In the Jim Crow era, blacks and whites lived with a code of hyper-politeness as a way to smooth the edges of a harsh racial system and, of course, to keep it in place, scholars of Southern culture say.

As those issues faded, proper manners remained an important cultural marker that Southerners have worked to maintain. Since the Civil War, any decline in Southern civility has largely been blamed on those "damn Yankees."

Newcomers still get much of the blame. In the past decade the South has seen an unprecedented influx of immigrants from both other states and other countries. The population in the South grew by 14.3 percent from 2000 to 2010, making it the fastest growing region in the country.

But there is more behind the social shift, scholars say. Digital communication and globalization have conspired to make many parts of the South less insular. Couple that with a political climate as contentious as anyone can remember and a wave of economic insecurity rolling across the region, and you’ve got a situation where saying "thank you, ma’am" isn’t good enough anymore.

"There are just so many more complexities," Wilson said. "Manners and a code of civility can’t help you negotiate everything."

Some say the South’s great cities seem to be losing civility faster than country communities, where stopping to ask for directions can still end in an invitation to supper.

Too many outsiders trying to escape the pressures of life in bigger cities have migrated to Atlanta and Birmingham, Ala., said Saahara Glaude, a media specialist who works with clients who include some members of the Martin Luther King Jr. family.

As a result, reliable affinities once based on race or religion are gone.

"It used to be that an African-American could trust an African-American down here," she said. "Those days are long gone."

Dana Mason, who teaches second grade in Birmingham, says manners have been at the lowest level she has seen in her 36 years in the classroom. Parents who move South tell her they don’t want their children to learn to say "yes, sir" or "yes, ma’am." Too demeaning, they say.

But she and others point out that manners are on the slide everywhere. Mason blames a faster pace of life and the demise of the home-cooked family meal.

"You don’t need to know all your social graces to sit down at McDonald’s and eat a burger and fries," she said.

Civility is also waning at that most civil of events, the Southern wedding. How comfortable a bride made guests feel was once the mark of a successful event. Now, weddings are more selfish affairs, said Barbara S. Clark, the owner of An Elegant Affair in Raleigh, N.C., and a graduate of the Emily Post Institute.

"It’s more about the bride and groom and what are we going to get out of it," she said.

The ability to pour Southern charm over the political process has served many politicians well as they rose to national prominence, among them presidents Jimmy Carter and Bill Clinton and, more recently, presidential hopeful Herman Cain, said Todd Shields, director of the Diane D. Blair Center of Southern Politics and Society at the University of Arkansas, Fayetteville.

Manners also helped create the South’s famous "bless your heart" culture — a powerful way of seeming to be polite without being genuine.

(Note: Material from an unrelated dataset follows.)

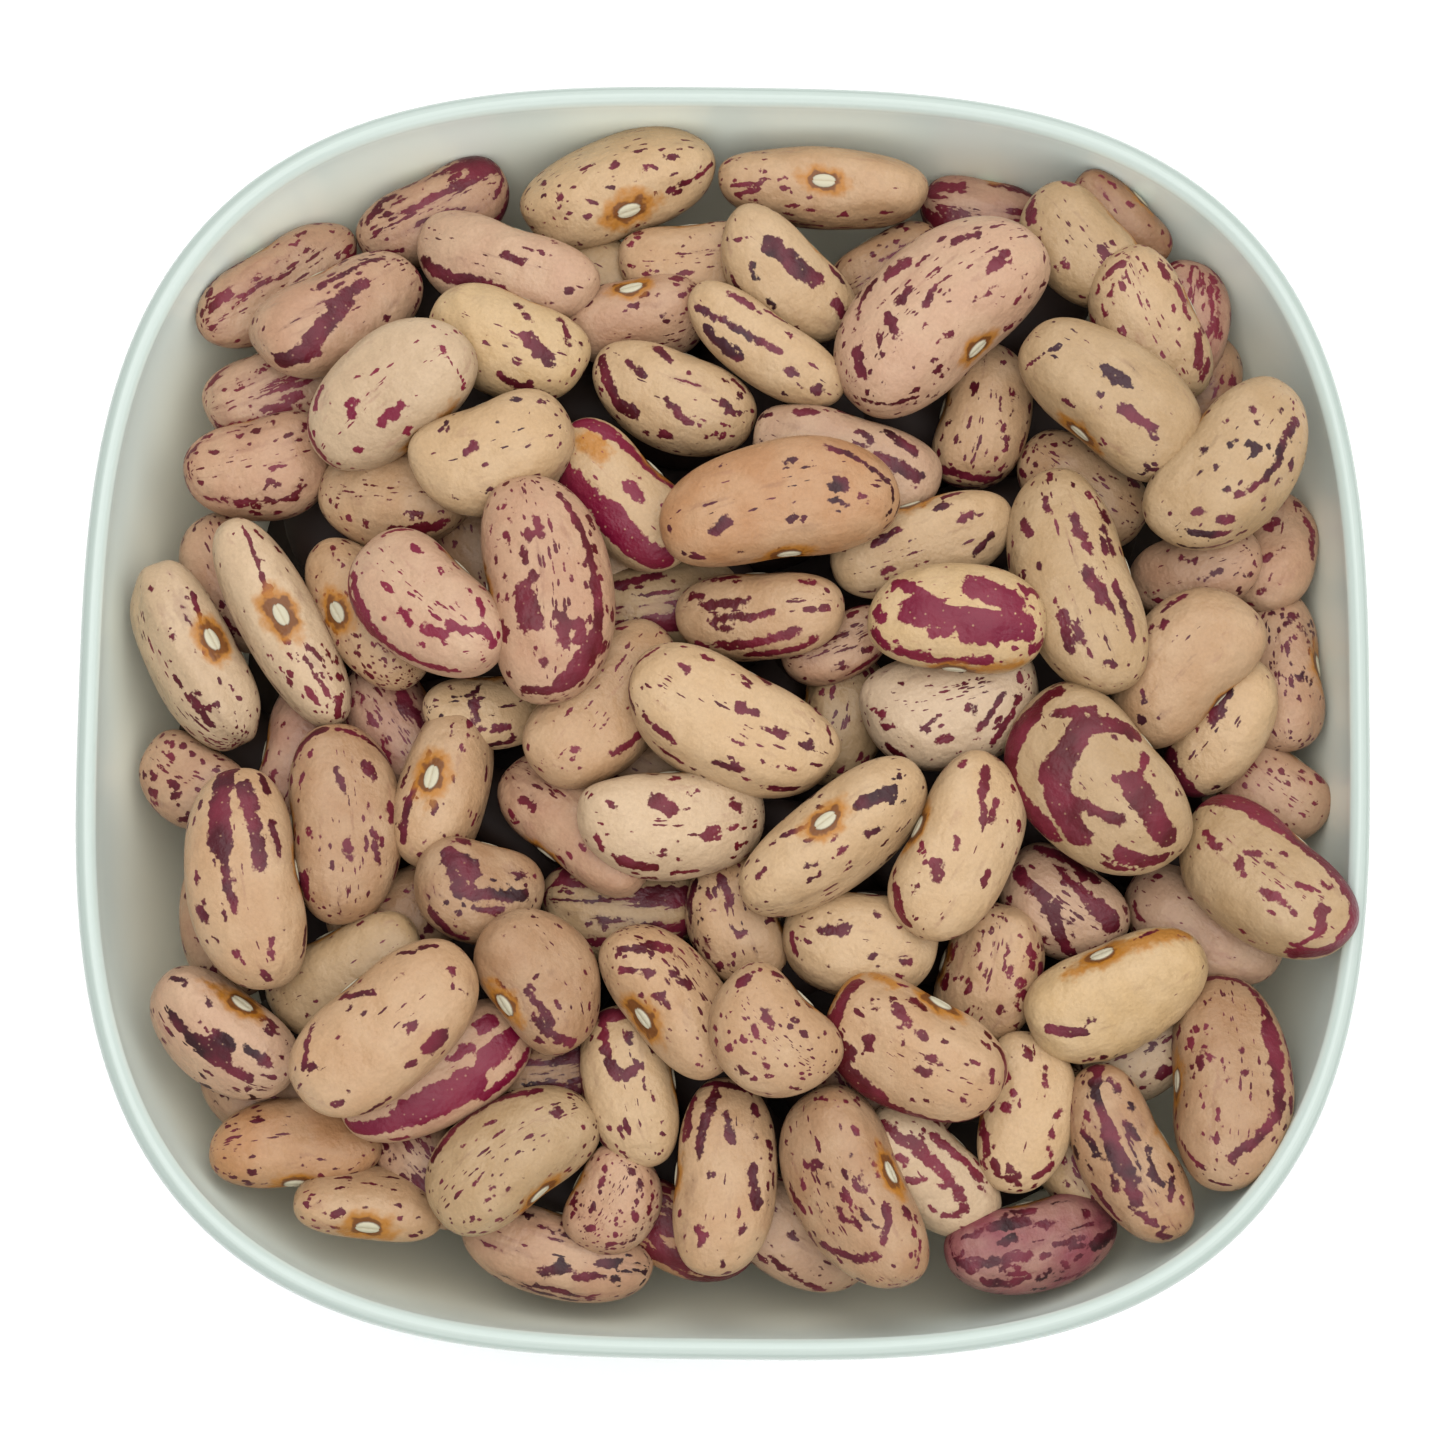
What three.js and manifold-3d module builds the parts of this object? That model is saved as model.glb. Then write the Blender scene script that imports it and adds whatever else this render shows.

"Manners are often a way of distancing and maintaining space, said William Ferris, a University of North Carolina folklorist who edited the Encyclopedia of Southern Culture with Wilson. "If someone is polite, you better be careful and consider what that politeness veils."

But it is no longer as effective as it once was, he said. The nation’s political discourse has become more aggressive. When played out in the South, it just seems more shocking.

"We are not as oblique as we used to be and perhaps that was interpreted as civility," said Nathalie Dupree, the Southern cooking expert who last year waged a fanciful campaign against Sen. Jim DeMint, R-N.C., with the slogan "Cream DeMint."

"As a whole, we are now more willing to say what we think," she said. "And that is a good thing for the South."

The country will have a chance to see Southern civility on display next fall, when Charlotte, N.C., hosts the Democratic National Convention.

Life in Charlotte is not as pleasant as it once was. Like many U.S. cities, it has its share of road rage and rudeness. And although crime rates have dropped, in May the city called out its Civil Emergency Unit and arrested 70 people who rioted two hours after the end of a NASCAR event.

But in the best of Southern tradition, the city will try to lead with its manners come September.

"It’ll be all sweet tea and hush puppies," says Michaele Ballard, a writer and lifelong Southerner.

Keepers of Southern civility maintain that manners will always be a defining characteristic of the region.

One of them is Dorothy McLeod, 70, of Augusta, Ga., who has spent decades teaching thousands of children ballroom dance and etiquette through her program, Social Inc.

McLeod attributes the slide of civility on the stress of families with two working parents and children who have not been held accountable for their actions.

But she is undaunted.

"I will not give up," she said, firm in her belief that Southerners still want to raise children who are kind and well-mannered. "They must, or my classes wouldn’t be full."